If TV Licencing then argues that the licence holder isn't personally using the device and/or ask for proof of ownership, it can be argued as unfair as nothing like this is required for users of conventional TV's so long as the premises is correctly licenced. Arguments about the equipment not being on the licenced premises would equally fall flat as otherwise that would mean mobile device couldn't be used. Trying to invoke the 'powered by it's own internal batteries' clause invented for pocket TV's in the 90's would similarly fail as that would mean someone charging a portable device at another premises would become uncovered too. It just goes on and on and on, they can't close this loophole and keep the TV Licence, there is always going to be a way of arguing out of a situation which can't be disproved.
It's not about trying to dismantle the BBC here, it's simply that I think the TV Licence simply doesn't work as a funding model any more and continually trying to firefight with loophole closures and repurposing it to fit in with the ever-changing ways people view TV (to say nothing of users of non-TV BBC services who continued to legally pay nothing for services paid for by TV viewers) will only lead to hypocrisy and inconsistency which in turn can only lead to it's abolition.
As I said above, I don't see a need for any convoluted scheme to fund the BBC - we do need a BBC, but just stick the cost of it into general taxation under a similar charter arrangement to that which exists now, it won't make them any more at the mercy of the government than they already are.
cwathen
Founding member
Aaron_2015 posted:
A possible solution to that problem would be a maximum of 5 devices allowed per PIN number, and only 3 people using the service with the same PIN at one time. I think Now TV use a similar system.
The fundamental difference there though is that Now TV is a private subscription service which is offered for sale on that basis, whereas the TV Licence is a mandatory licence which is required to use TV receiving equipment for live broadcasts, but when taken out does currently provide unlimited use of such equipment at a single address.
A move away from this would be politically awkward in terms of imposing a restriction on the number of devices a single licence covers which has never existed before making it seem much more of a 'BBC Subscription' than a 'TV Licence', and to enforce it they would also have to invest in what is essentially a subscriber management system to make this work when, again, the licence fee is not a subscription.
As also said above, sharing of details is going to become rife. One of arguably the biggest money spinners for TV Licencing at present is that rooms in HMOs/Student Accomodation let under separate contracts are all classed as separate licensable premises which require all the occupants to take out their own licence for their individual room and given a surprise visit which the landlord complies with it will be hard to get around this - but if you move to any kind of code system then an obvious workaround will be for one person in the building to have a licence which everyone chips in for and to share the codes - even if rumbled on a visit the licence holder can simply claim that they own all the devices in use in the building and so they are covered under their licence.

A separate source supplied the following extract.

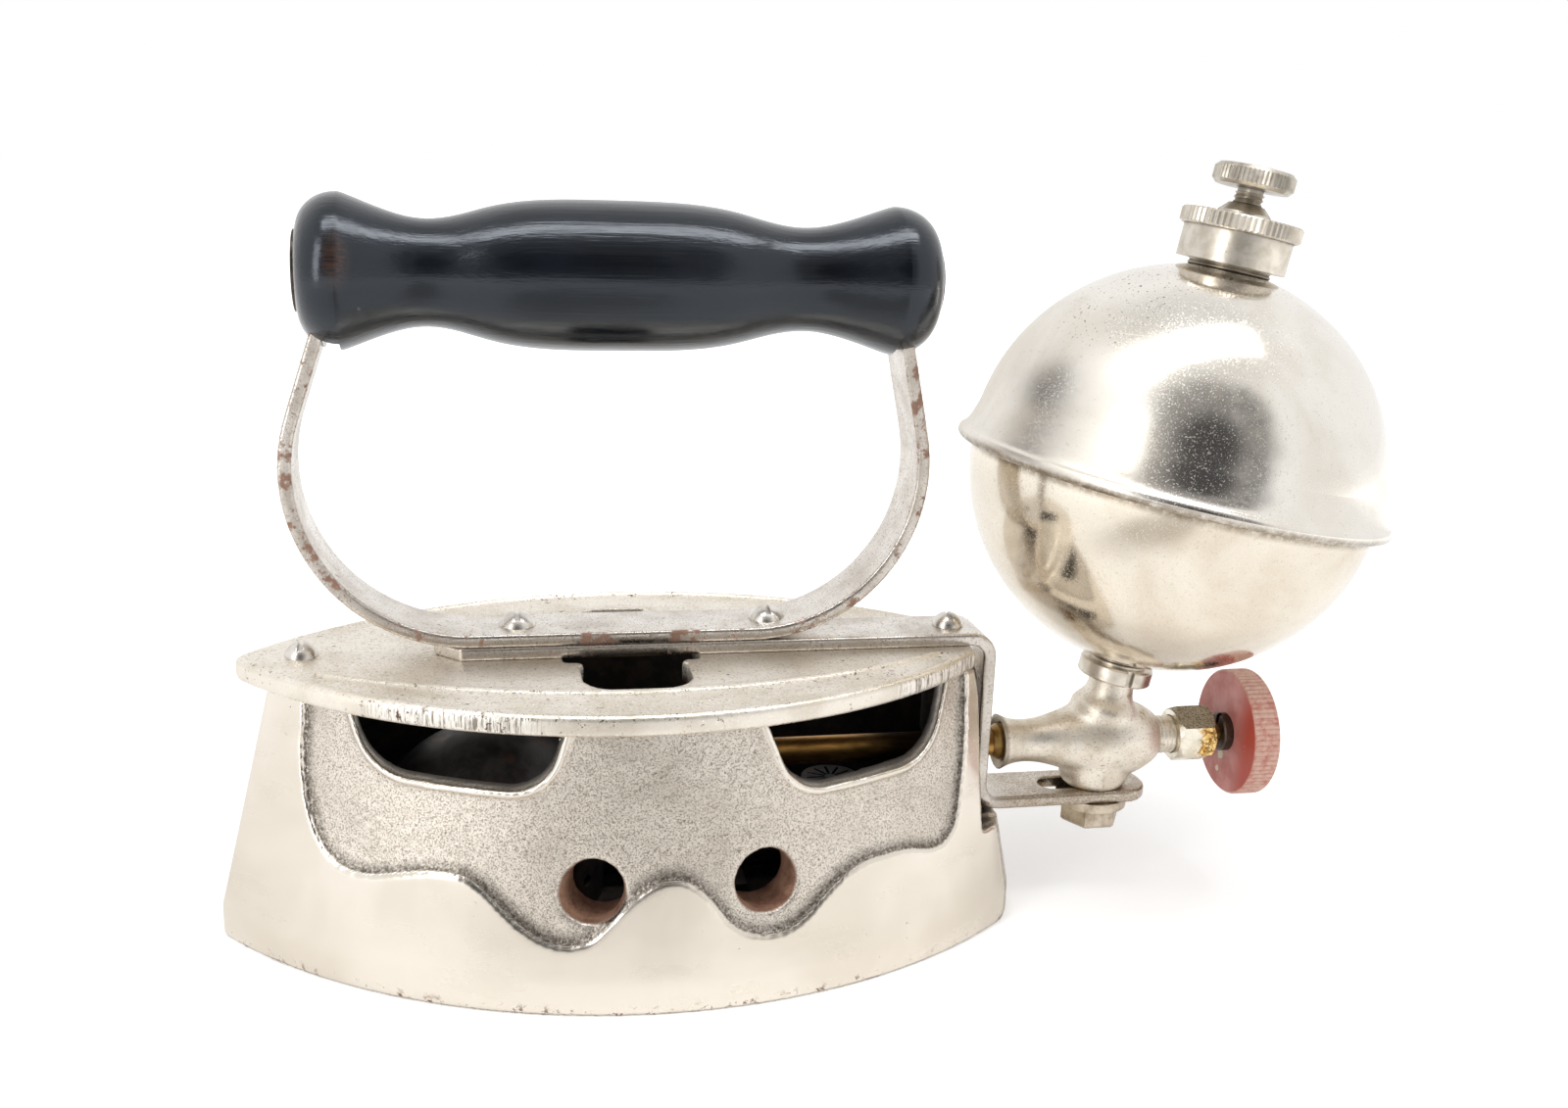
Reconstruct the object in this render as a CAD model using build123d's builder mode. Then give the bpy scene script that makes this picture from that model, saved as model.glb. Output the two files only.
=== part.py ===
from build123d import *
import math
import os

# Antique self-heating flat iron for liquid fuel: a hollow cast body with a burner inside, a bare
# top plate, a strap that carries a wooden grip, and a bracket that carries the valve and the
# spherical tank behind the heel. Millimetres. The origin is the middle of the sole face, the nose
# points to -X, the tank stands at +X, and +Z is up.

# Body casting: the plan is two arcs that meet at the nose, cut off square at the heel
sole_edge_height = 7.0
body_height = 58.4
sole_half_width = 45.3
sole_nose_x = -87.5
sole_mid_x = 6.7
sole_heel_x = 87.5
sole_nose_radius = 2.5
sole_heel_radius = 16.0
rim_half_width = 39.0
rim_nose_x = -75.2
rim_mid_x = 4.0
rim_heel_x = 77.0
rim_nose_radius = 2.2
rim_heel_radius = 3.0
wall = 5.0
floor_thickness = 8.0
cavity_corner_radius = 3.5
sole_edge_chamfer = 0.6
boss_radius = 4.8
recess_depth = 1.3
lip_width = 1.3
notch_step = 0.6
notch_clearance = 1.4
notch_ledge_gap = 0.6
window_corner_radius = 10.0
air_hole_radius = 6.6
air_hole_z = 25.6
air_hole_front_x = -10.9
air_hole_rear_x = 24.4

# Top plate
plate_thickness = 4.6
plate_half_width = 42.4
plate_nose_x = -82.4
plate_mid_x = 1.0
plate_heel_x = 76.0
plate_nose_radius = 5.0
plate_heel_radius = 1.5
plate_edge_radius = 1.3
plate_rim_width = 1.8
band_depth = 0.8
band_inner_half_width = 28.4
band_inner_radius = 133.0
band_nose_x = -64.5
band_heel_x = 68.0
vent_width = 25.0
vent_length = 53.6
vent_throat_width = 33.0
vent_throat_length = 19.0
vent_corner_radius = 7.0
vent_flare_radius = 3.8

# Flat bars: the tank bracket under the handle strap
bracket_thickness = 2.8
bracket_width = 14.8
bracket_front_x = -41.0
bracket_clip = 5.5
bend_inner_radius = 3.0
foot_below_valve = 13.8
foot_end_x = 122.8
foot_end_radius = 6.6
foot_slot_width = 6.6
foot_slot_front_x = 97.2
foot_slot_rear_x = 116.0
strap_thickness = 2.8
strap_width = 15.0
strap_loop_radius = 35.8
strap_front_x = -33.0
strap_rear_x = 26.4
strap_front_lean = 18.0
strap_rear_lean = 12.0
strap_neck_radius = 25.0
strap_front_tip_x = -58.9
strap_rear_tip_x = 56.2
strap_tip_above_rod = 6.0

# Wooden grip on its rod
grip_above_body = 83.8
grip_front_x = -65.2
grip_rear_x = 63.6
grip_end_radius = 8.4
grip_front_bulge_x = -57.4
grip_front_bulge_radius = 15.4
grip_front_neck_x = -43.8
grip_front_neck_radius = 10.9
grip_front_shoulder_x = -28.5
grip_front_shoulder_radius = 13.2
grip_middle_x = -3.5
grip_middle_radius = 15.1
grip_rear_shoulder_x = 21.5
grip_rear_shoulder_radius = 13.4
grip_rear_neck_x = 39.2
grip_rear_neck_radius = 10.9
grip_rear_bulge_x = 55.0
grip_rear_bulge_radius = 15.4
grip_bulge_share = 0.3
grip_rod_radius = 2.5
grip_washer_radius = 8.0
grip_washer_thickness = 0.6
grip_slot_clearance = 0.2

# Round-head slotted screws
screw_head_radius = 4.0
screw_head_height = 2.9
plate_screw_head_radius = 3.5
plate_screw_head_height = 3.0
screw_shank_radius = 2.4
screw_slot_width = 1.1
screw_slot_depth = 1.3
screw_hole_clearance = 0.05
nose_screw_x = -68.0
strap_screw_front_x = -23.6
strap_screw_rear_x = 30.3
bracket_screw_x = 72.1
body_screw_length = 14.0
screw_end_gap = 2.0
burner_screw_head_radius = 3.2
burner_screw_head_height = 2.2
burner_screw_shank_radius = 1.9
burner_screw_length = 7.5

# Tank: two spun half shells joined by a rolled seam, tipped back a little
tank_hang = 3.3
tank_tilt = 10.8
tank_upper_radius = 46.1
tank_lower_step = 0.5
tank_sheet = 0.9
seam_flare_height = 6.5
seam_flange_reach = 1.9
seam_bead_reach = 1.1
seam_flange_top = 0.9
seam_flange_thickness = 1.3
seam_roll_clearance = 0.8
seam_flare_share = 0.5
seam_roll_start = 65.0
neck_outer_radius = 9.2
neck_bore_radius = 6.9
neck_foot_depth = 3.7
neck_top_rise = 6.5
neck_thread_pitch = 1.0
neck_thread_reach = 2.0
thread_depth = 0.45
spud_radius = 5.4
spud_flange_radius = 6.6
spud_flange_drop = 0.2
spud_top_depth = 3.0
collar_radius = 8.5
collar_drop = 0.8
collar_height = 3.8
collar_edge = 0.4
collar_notch_width = 1.6
collar_notch_depth = 1.0

# Filler cap and vent screw
gasket_thickness = 1.4
gasket_side_clearance = 0.1
cap_bottom_rise = 0.5
cap_barrel_radius = 12.0
cap_disc_radius = 13.3
cap_barrel_height = 7.1
cap_disc_height = 3.6
cap_edge = 0.5
cap_rib_count = 64
cap_rib_depth = 0.35
fit_clearance = 0.06
gland_shank_radius = 4.2
gland_base_radius = 5.8
gland_base_height = 0.8
gland_top_radius = 4.0
gland_height = 2.6
gland_seat_height = 1.4
vent_hole_radius = 0.9
vent_thread_radius = 3.25
vent_neck_radius = 2.8
vent_thread_rise = 5.0
vent_neck_height = 1.1
vent_knob_height = 4.4
vent_knob_radius = 8.85
vent_knob_edge = 0.9
vent_rib_count = 56
vent_rib_depth = 0.3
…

If TV Licencing then argues that the licence holder isn't personally using the device and/or ask for proof of ownership, it can be argued as unfair as nothing like this is required for users of conventional TV's so long as the premises is correctly licenced. Arguments about the equipment not being on the licenced premises would equally fall flat as otherwise that would mean mobile device couldn't be used. Trying to invoke the 'powered by it's own internal batteries' clause invented for pocket TV's in the 90's would similarly fail as that would mean someone charging a portable device at another premises would become uncovered too. It just goes on and on and on, they can't close this loophole and keep the TV Licence, there is always going to be a way of arguing out of a situation which can't be disproved.
It's not about trying to dismantle the BBC here, it's simply that I think the TV Licence simply doesn't work as a funding model any more and continually trying to firefight with loophole closures and repurposing it to fit in with the ever-changing ways people view TV (to say nothing of users of non-TV BBC services who continued to legally pay nothing for services paid for by TV viewers) will only lead to hypocrisy and inconsistency which in turn can only lead to it's abolition.
As I said above, I don't see a need for any convoluted scheme to fund the BBC - we do need a BBC, but just stick the cost of it into general taxation under a similar charter arrangement to that which exists now, it won't make them any more at the mercy of the government than they already are.